No; when it comes to that, they are dirty and disagreeable, and it’s too much care, and so on (866).” St. Clare recognizes the evil of slavery himself but is afraid free his slaves in order to become a “Christian.” He is more than willing to point out all the problems that go along with slavery but has not freed his slaves and it is ironic that a slave owner himself points out this discrepancy. This quote points out the true hypocrisy that St. Clare finds in Christianity. He states that even though Christians claim to believe slavery is against their morals, if they were faced with the choice to take a slave into their home he does not believe they would do so. They would change their outlook on the situation.

This supports Stowe’s theme of the incompatibility between the two because it is a prime example of how slavery and Christianity simply do not mix well together. Ophelia, who is a Christian, finds it wrong to take a slave when faced with the chance because of her strong ties to religion. Whereas St. Clare knows slavery is evil and inhumane but still sees nothing wrong with owning a slave because in no way does he claim to be Christian. He does not free his slaves or stop practicing as a slave owner just to claim to be a Christian member of society. This proves that one believes that in order claim to be a Christian individual, they cannot own a slave. Likewise, if one does own a slave, like St. Clare, they cannot claim Christianity.

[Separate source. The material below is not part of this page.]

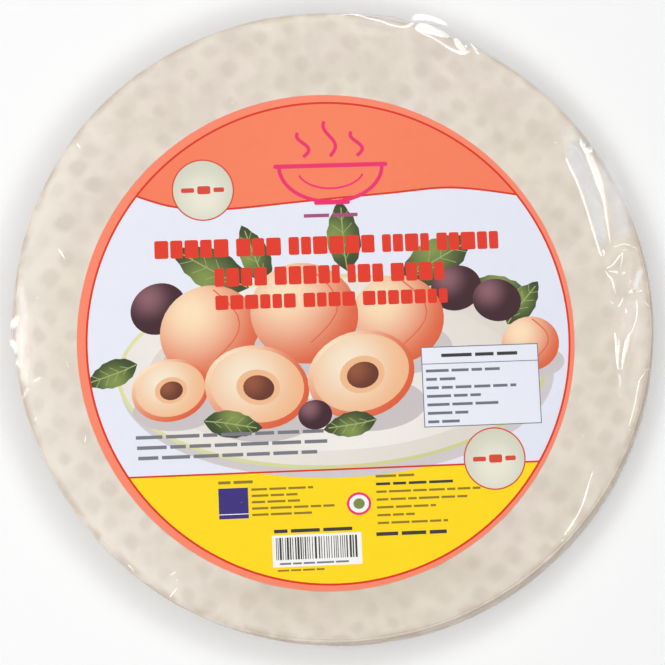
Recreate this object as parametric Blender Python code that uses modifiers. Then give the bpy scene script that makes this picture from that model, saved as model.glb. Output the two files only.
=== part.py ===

This is exactly the theme Stowe was portraying to readers of the novel: slavery and Christianity cannot exist together in any way. In chapter thirty Stowe writes, “He didn’t like trading in slaves and souls of men,–of course, he didn’t; but, then, there were thirty thousand dollars in the case, and that was rather too much money to be lost for a principle;…(883)” Brother B. was a Christian man and a resident of a free state. This quote shows that he clearly had some uneasiness about the idea of buying a slave because he was a Christian man by definition and Stowe even outright tells us that. Although, when it came to the money involved, Brother B. was willing to throw this “principle” of slavery right out the window. This shows that he felt he must give up Christianity if he was going to own a slave. Even Brother B. himself did not believe he could do both. He did not believe he could claim to possess this “principle,” which is Christianity, if he chose to support slavery in this case. Stowe uses Brother B. as a character to underscore her main theme of the text.

She uses this situation with Brother B. to make her claim that slavery and Christianity are not compatible even stronger and clearer. Harriet Beecher Stowe uses Christ Figures and characters such as Mrs. Bird, St. Clare, and Brother B. to illustrate the impossibility of slavery and Christianity existing together. She vividly describes the lack of compatibility between the two and strongly believes it will simply never happen. For one to be a Christian in her eyes, they must recognize the evil and severity of slavery and not tolerate it around them. For those who practice slavery, she believes they should not be allowed to claim Christianity because their actions are immoral and inhumane. Uncle Tom’s Cabin easily becomes a religious text in this sense. All of Stowe’s religious illusions and situations allow readers to see justification in her main point.